# Winter+bored=ART



## Multispeciestamer (Jan 27, 2010)

Well its that time of year again. Feel free to post any of your own work.


----------



## jpmarko (Feb 26, 2010)

I gather that the fishing has been slow. Nice job though on the art work.


----------



## Tracker Targa (Jul 17, 2008)

Nice job man. That looks pretty good.


----------



## wyandot (Dec 5, 2013)




----------



## Multispeciestamer (Jan 27, 2010)

jpmarko said:


> I gather that the fishing has been slow. Nice job though on the art work.
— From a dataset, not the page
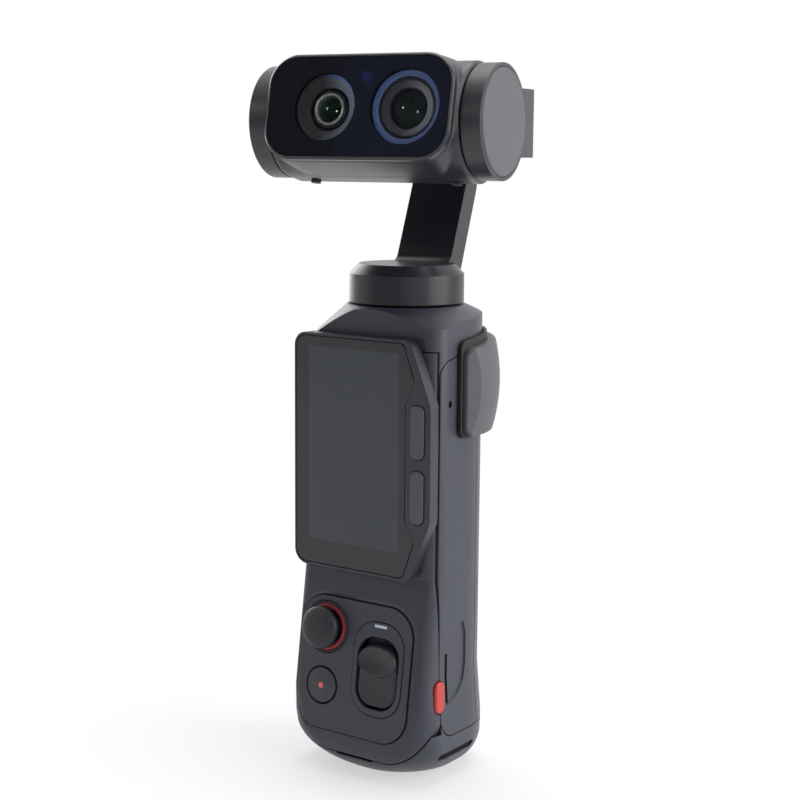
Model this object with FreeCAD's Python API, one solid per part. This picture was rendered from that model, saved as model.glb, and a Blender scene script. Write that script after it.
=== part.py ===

The fact that its under 30 degrees and the ice is not ready yet could be the reason. I am sure the steelhead will still bite on the river, does not mean I am going to chase em. :lol:


----------



## flyrodder46 (Dec 31, 2011)

wyandot said:


> View attachment 70759


Like your handle. Have you put it to work yet and gotten it slimy? 

D


----------



## flyrodder46 (Dec 31, 2011)

Multi,

Great work, keep it up. Wish I had the talent to do something like that.

D


----------



## wyandot (Dec 5, 2013)

I don't get to do the honors on that one Denny. Hopefully, I get to take a couple pictures when it happens though.


----------



## troutguy26 (Apr 28, 2011)

That's nice!


----------



## EZDUZIT (Jan 14, 2003)

Nice.


----------



## Multispeciestamer (Jan 27, 2010)

wyandot said:


> View attachment 70759


Awesome!


----------



## wyandot (Dec 5, 2013)

Beautiful drawing Multi. Wish I had your talent Bro.


----------



## stickman1978 (Sep 15, 2011)

Very cool.


----------



## MI.FISH-N-HUNTER (Feb 11, 2010)

Sweet !


----------



## TheBearFan89 (Oct 2, 2012)

Very nice guy! I grew up poor and bored (90% of the time), so my siblings and I became pretty good at drawing and sketching. In fact one sister is now a pretty good part time tattoo artist and the other has sold a few paintings for close to $500. I always liked drawing birds and fish.

I've been meaning to get back into wood carving to make my mom some birds and my dad a chess set. My sister made him a an amazing chess board out of birds eye maple, dark walnut and black cherry. Told the wife i want a dremel with a wood carving set for christmas so I can make some stuff...fingers crossed! 


Posted using Outdoor Hub Campfire


----------



## Oldgrandman (Nov 16, 2004)




----------



## Multispeciestamer (Jan 27, 2010)

Oldgrandman said:


>


Jigs, awesome!! I really need to get around to tying my steelhead jigs!


----------



## jerrob (Aug 6, 2011)

Oldgrandman said:


>


99.9% perfect..............you know what to do. :coolgleam

Very nice jigs.


----------



## Fishndude (Feb 22, 2003)

Oldgrandman said:


>


That is a well-adorned Jack Daniels shot glass. :lol:


----------



## Oldgrandman (Nov 16, 2004)

Thanks for liking my 'art prize' entry, LOL! 

I found out some time ago, steelhead love these guys. Gotta be careful on the drag with the lack of hook strength with some types of jig heads, these are the slightly more sturdy nickle hooks...for just such an emergency. 
When a steelead/trout or salmon, rather than a walleye, grabs one..... 

Don't stop the art!


----------